Problem:
Among the entries below, find how many lines carry the word "import" and state only that figure.

Records to use:
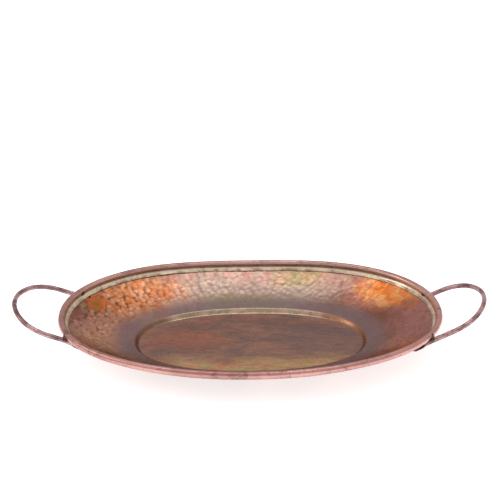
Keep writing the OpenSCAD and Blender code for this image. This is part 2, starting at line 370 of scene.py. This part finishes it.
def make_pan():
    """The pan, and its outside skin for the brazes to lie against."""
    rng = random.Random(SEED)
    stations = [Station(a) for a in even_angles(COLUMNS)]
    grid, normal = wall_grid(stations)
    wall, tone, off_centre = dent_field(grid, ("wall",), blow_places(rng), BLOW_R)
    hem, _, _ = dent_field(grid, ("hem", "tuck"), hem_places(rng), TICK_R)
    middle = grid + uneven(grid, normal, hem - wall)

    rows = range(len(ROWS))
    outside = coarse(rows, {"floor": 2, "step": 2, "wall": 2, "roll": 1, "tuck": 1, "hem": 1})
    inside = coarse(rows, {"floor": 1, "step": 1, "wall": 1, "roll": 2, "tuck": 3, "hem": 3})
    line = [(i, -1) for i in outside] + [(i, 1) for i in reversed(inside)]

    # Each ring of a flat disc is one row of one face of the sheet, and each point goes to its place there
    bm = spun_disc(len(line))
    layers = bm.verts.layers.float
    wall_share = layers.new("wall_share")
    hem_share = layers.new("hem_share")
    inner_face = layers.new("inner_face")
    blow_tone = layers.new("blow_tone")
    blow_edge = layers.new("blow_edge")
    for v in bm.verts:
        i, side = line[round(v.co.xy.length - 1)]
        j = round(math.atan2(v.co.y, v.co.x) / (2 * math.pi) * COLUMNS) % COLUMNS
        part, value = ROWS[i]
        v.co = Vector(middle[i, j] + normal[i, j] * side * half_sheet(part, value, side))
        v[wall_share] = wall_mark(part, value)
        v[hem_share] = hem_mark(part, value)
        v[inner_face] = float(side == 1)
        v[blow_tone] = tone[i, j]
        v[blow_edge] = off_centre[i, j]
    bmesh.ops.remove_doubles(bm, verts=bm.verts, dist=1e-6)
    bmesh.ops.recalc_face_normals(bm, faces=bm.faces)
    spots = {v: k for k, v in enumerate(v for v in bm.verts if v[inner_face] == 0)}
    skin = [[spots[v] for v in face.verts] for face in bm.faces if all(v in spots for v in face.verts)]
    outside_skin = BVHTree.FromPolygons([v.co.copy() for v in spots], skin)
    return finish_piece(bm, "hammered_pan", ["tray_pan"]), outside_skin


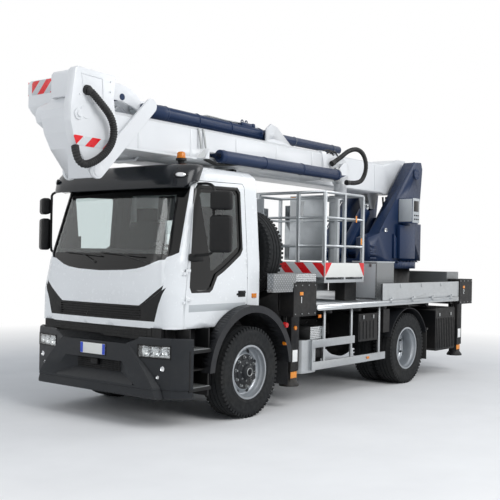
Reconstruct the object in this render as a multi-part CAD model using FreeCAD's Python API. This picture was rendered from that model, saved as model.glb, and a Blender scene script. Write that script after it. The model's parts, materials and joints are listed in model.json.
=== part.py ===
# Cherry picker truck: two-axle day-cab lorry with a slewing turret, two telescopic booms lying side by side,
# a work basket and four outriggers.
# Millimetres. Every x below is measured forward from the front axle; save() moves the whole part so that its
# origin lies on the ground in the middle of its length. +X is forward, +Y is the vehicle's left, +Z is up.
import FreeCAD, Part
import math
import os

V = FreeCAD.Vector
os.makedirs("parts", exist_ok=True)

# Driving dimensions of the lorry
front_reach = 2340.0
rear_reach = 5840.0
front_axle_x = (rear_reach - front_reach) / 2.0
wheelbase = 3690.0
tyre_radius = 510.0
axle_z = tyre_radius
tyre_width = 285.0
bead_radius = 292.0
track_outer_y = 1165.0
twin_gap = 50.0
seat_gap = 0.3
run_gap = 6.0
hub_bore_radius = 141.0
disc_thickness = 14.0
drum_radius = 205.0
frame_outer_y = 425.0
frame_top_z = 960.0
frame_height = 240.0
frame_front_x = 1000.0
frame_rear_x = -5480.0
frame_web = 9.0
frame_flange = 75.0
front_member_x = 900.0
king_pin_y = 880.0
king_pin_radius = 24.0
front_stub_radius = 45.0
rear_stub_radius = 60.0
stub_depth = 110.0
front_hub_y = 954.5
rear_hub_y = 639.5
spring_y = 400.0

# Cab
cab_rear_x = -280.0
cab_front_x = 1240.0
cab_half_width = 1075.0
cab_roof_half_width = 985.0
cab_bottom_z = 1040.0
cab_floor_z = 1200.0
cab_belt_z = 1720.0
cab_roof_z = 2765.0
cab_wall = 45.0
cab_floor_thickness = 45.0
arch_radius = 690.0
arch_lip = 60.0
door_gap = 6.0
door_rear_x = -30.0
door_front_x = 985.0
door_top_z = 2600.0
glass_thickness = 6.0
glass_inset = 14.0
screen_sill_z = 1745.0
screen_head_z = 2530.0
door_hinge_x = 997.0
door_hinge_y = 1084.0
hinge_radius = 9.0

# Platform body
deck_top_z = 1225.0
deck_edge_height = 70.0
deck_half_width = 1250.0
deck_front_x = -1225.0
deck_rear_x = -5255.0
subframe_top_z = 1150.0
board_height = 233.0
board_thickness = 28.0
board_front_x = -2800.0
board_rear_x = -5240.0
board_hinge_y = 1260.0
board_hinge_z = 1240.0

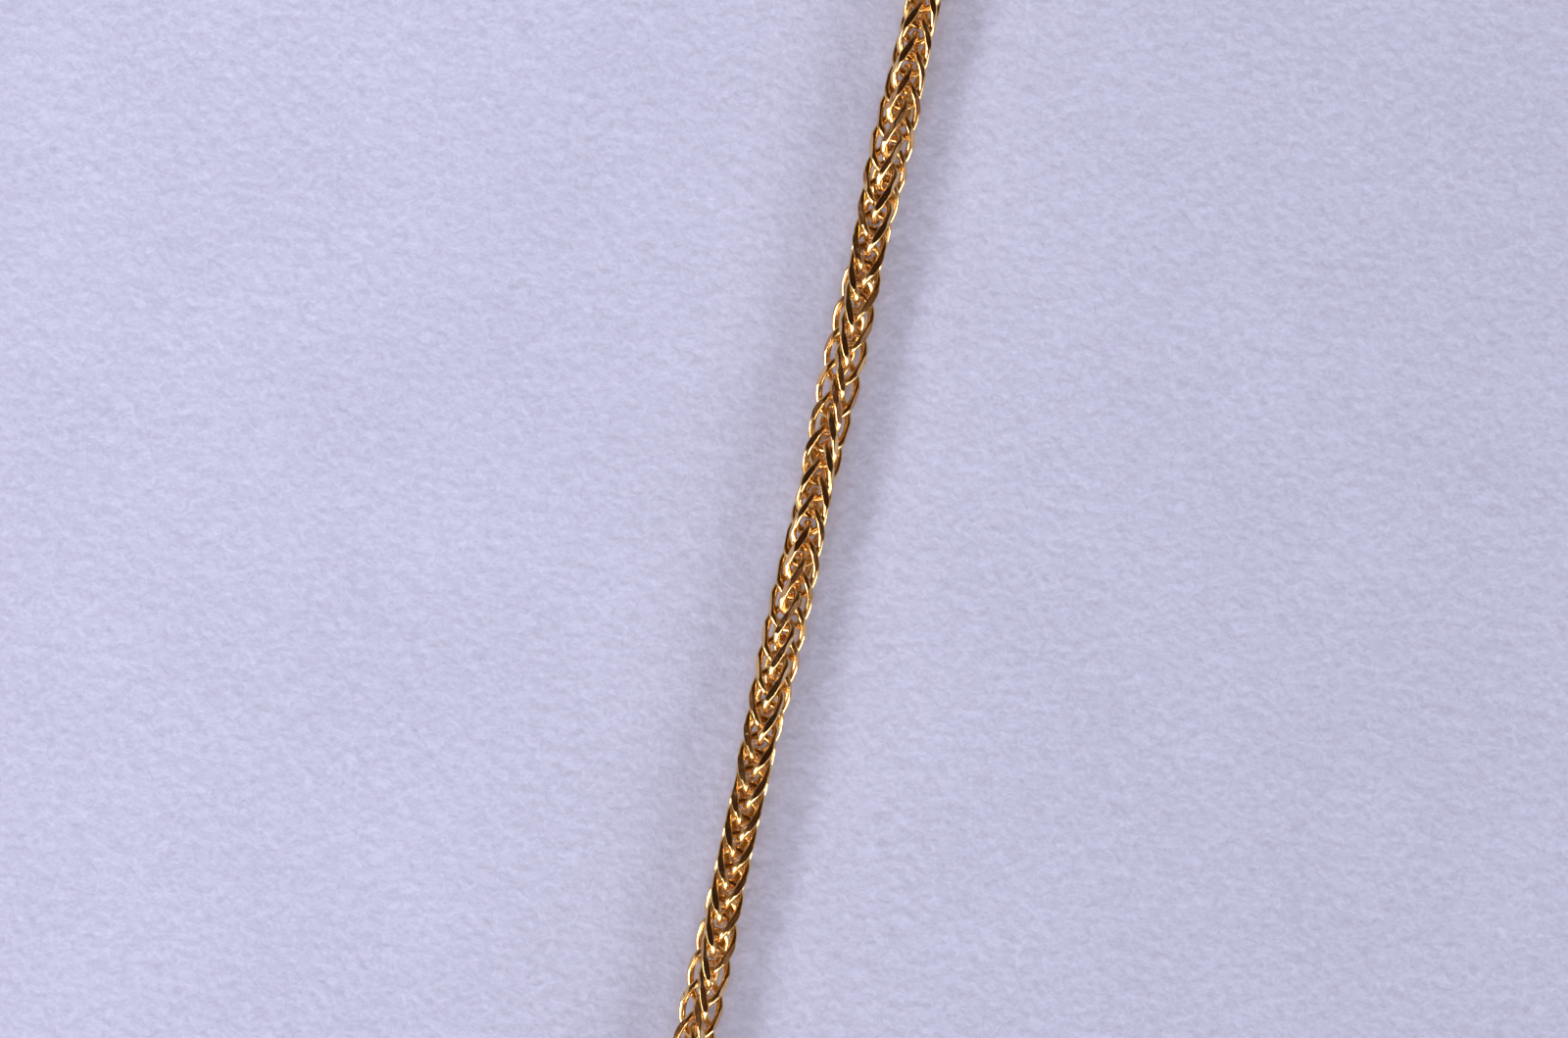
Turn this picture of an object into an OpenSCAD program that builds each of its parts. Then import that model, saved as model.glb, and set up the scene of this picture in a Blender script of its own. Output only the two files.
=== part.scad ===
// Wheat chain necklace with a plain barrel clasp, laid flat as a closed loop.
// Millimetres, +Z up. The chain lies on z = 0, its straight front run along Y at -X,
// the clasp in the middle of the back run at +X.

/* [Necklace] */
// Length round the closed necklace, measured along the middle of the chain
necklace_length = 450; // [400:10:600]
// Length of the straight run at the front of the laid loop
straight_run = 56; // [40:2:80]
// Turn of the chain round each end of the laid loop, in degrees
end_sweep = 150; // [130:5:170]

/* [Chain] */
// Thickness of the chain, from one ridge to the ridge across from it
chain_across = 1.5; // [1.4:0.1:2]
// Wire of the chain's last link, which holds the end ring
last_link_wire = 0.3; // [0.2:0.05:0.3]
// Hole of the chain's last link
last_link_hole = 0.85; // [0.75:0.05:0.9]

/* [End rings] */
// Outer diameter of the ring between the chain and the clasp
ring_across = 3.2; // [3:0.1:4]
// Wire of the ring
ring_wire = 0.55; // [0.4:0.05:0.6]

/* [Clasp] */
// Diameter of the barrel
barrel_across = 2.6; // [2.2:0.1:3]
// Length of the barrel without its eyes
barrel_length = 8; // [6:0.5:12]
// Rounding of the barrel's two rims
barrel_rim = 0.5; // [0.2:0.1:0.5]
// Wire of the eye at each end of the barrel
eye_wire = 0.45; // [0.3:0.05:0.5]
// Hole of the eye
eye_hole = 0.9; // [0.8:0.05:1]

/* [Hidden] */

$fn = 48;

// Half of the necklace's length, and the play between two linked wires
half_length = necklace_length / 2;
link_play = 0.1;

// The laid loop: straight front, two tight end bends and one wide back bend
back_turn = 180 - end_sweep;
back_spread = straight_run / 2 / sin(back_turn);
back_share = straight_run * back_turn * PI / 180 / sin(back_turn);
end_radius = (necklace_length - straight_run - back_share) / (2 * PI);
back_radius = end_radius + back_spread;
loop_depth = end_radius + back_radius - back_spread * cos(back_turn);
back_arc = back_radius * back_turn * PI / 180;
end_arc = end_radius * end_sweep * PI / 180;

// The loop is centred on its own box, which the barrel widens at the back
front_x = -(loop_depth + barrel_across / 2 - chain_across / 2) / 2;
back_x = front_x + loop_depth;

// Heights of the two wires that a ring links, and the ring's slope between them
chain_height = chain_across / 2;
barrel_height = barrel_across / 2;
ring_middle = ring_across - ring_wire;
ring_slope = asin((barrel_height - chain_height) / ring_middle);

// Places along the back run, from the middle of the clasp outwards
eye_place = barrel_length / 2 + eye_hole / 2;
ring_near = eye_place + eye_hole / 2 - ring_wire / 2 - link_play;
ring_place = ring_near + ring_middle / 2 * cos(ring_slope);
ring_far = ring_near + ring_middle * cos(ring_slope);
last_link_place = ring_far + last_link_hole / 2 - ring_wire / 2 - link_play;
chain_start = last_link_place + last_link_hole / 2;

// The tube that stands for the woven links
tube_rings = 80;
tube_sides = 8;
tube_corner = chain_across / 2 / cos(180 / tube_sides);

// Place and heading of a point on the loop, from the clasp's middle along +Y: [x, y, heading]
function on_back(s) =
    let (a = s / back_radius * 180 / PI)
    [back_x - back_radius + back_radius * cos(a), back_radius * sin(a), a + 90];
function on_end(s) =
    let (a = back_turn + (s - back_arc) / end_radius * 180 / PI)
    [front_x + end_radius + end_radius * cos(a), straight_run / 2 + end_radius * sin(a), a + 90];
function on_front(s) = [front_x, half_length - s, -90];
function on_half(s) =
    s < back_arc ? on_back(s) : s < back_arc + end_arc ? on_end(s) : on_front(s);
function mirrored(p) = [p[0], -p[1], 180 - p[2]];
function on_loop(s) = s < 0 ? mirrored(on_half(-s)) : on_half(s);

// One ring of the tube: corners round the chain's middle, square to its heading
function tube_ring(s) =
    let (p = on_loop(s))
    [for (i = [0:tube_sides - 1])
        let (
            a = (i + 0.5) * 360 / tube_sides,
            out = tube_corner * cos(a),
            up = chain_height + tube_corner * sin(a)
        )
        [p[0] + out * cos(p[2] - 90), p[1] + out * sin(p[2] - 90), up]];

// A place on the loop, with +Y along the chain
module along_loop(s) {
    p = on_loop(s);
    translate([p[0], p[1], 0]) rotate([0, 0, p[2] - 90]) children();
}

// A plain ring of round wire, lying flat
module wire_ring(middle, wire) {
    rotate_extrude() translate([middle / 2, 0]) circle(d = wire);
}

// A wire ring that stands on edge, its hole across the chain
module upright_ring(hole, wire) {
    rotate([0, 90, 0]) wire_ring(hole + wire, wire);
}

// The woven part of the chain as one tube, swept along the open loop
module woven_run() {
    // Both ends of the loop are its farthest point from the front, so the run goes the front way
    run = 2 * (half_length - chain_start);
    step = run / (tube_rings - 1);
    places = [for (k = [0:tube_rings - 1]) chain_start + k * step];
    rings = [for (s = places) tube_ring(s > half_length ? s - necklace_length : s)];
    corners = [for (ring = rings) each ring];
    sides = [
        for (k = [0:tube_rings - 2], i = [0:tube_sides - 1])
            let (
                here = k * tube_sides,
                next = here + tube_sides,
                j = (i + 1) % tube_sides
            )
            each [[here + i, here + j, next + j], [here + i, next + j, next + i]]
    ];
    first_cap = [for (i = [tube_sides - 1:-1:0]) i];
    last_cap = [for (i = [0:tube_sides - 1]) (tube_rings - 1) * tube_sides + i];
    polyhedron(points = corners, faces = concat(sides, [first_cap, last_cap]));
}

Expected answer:
4